What works better? Getting students on their feet. Liljedahl’s research found that

students working in small random groups at vertical non-permanent surfaces — think

whiteboards on the wall — think more deeply, take more risks, and stay more engaged.

The non-permanent surface lowers the stakes of being wrong, and standing up keeps

students from tuning out.

 

A grant from the EGR Schools Foundation has given math teacher Cole Hook the

supplies to bring this approach to life in his own classroom — joining colleagues across

the EGR math team who have pursued the same goal over the past several years.

Hook experienced the method firsthand at a professional conference and describes it as

game-changing for his perspective on what math instruction can look like.

 

“I am thankful for the whiteboards because they provide an immersive, hands-on learning experience,” says Emmie Armstrong, a geometry student in Mr.

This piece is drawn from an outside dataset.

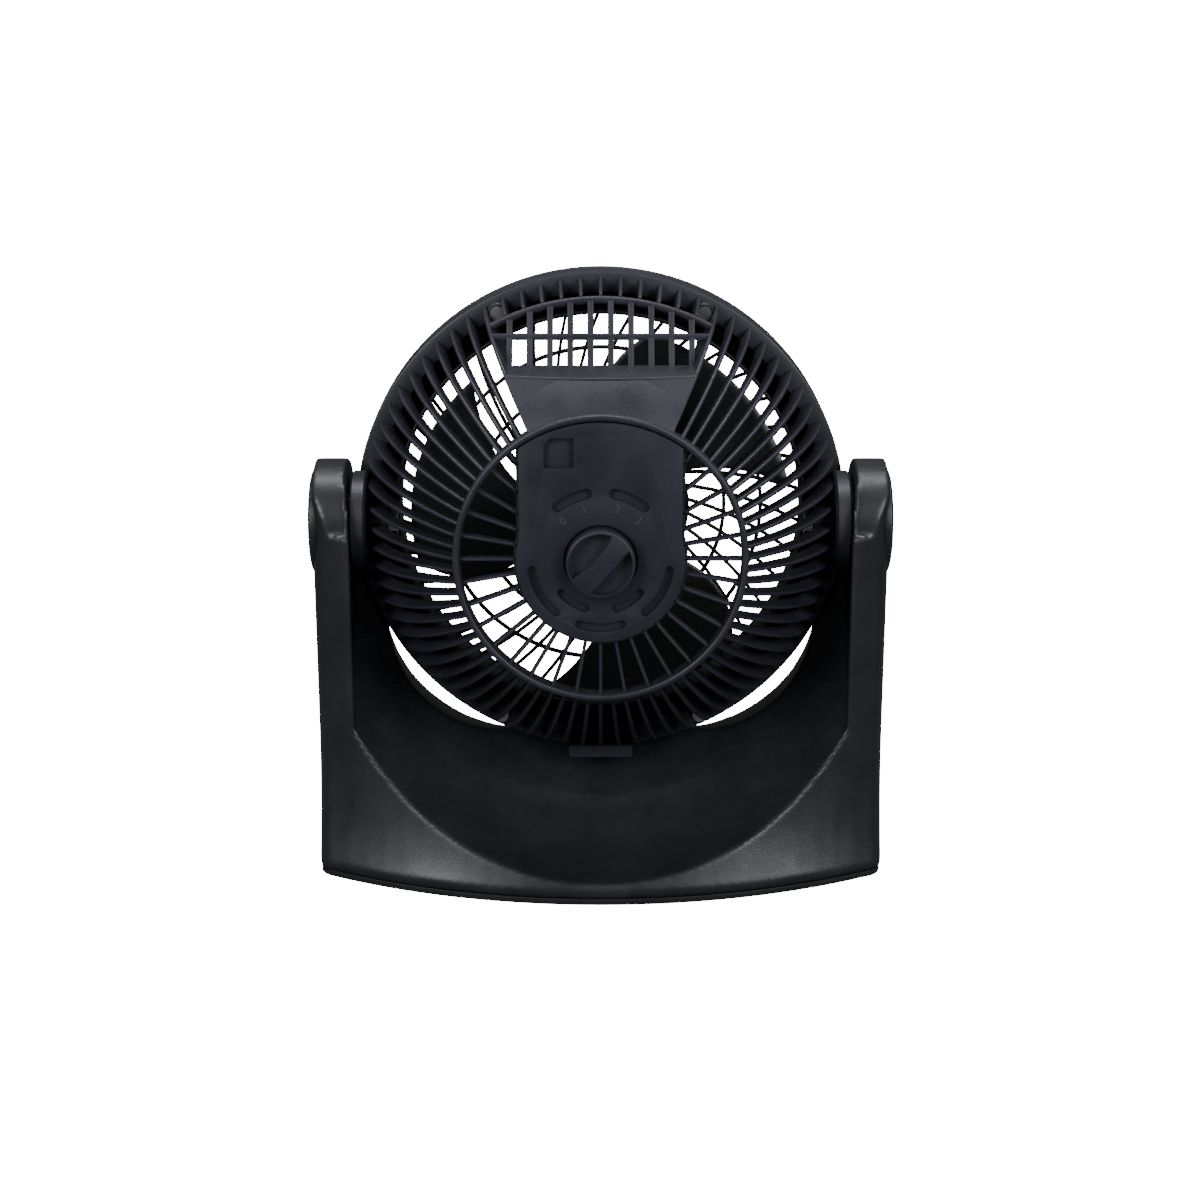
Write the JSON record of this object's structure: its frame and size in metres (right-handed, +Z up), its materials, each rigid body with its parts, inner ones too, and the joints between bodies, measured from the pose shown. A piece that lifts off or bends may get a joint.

Hook’s class. “They make us interact with each other, and that not only helps us grow in mathematics, but also in our social skills.”


Emmie’s reflection captures what the research predicts and what Hook has seen in

practice: when students collaborate at whiteboards, the room changes. Passive learning

spaces become active thinking spaces. Students talk through problems, challenge each

other’s reasoning, and build confidence — both mathematically and socially.

 

This grant represents more than a classroom supply purchase. It’s part of a school-wide

commitment to better math instruction, with multiple EGR teachers independently pursuing the Building Thinking Classrooms approach because they’ve seen what it does

for students.

 

The Foundation is proud to support that momentum and to help Cole Hook continue growing his students into confident, capable thinkers.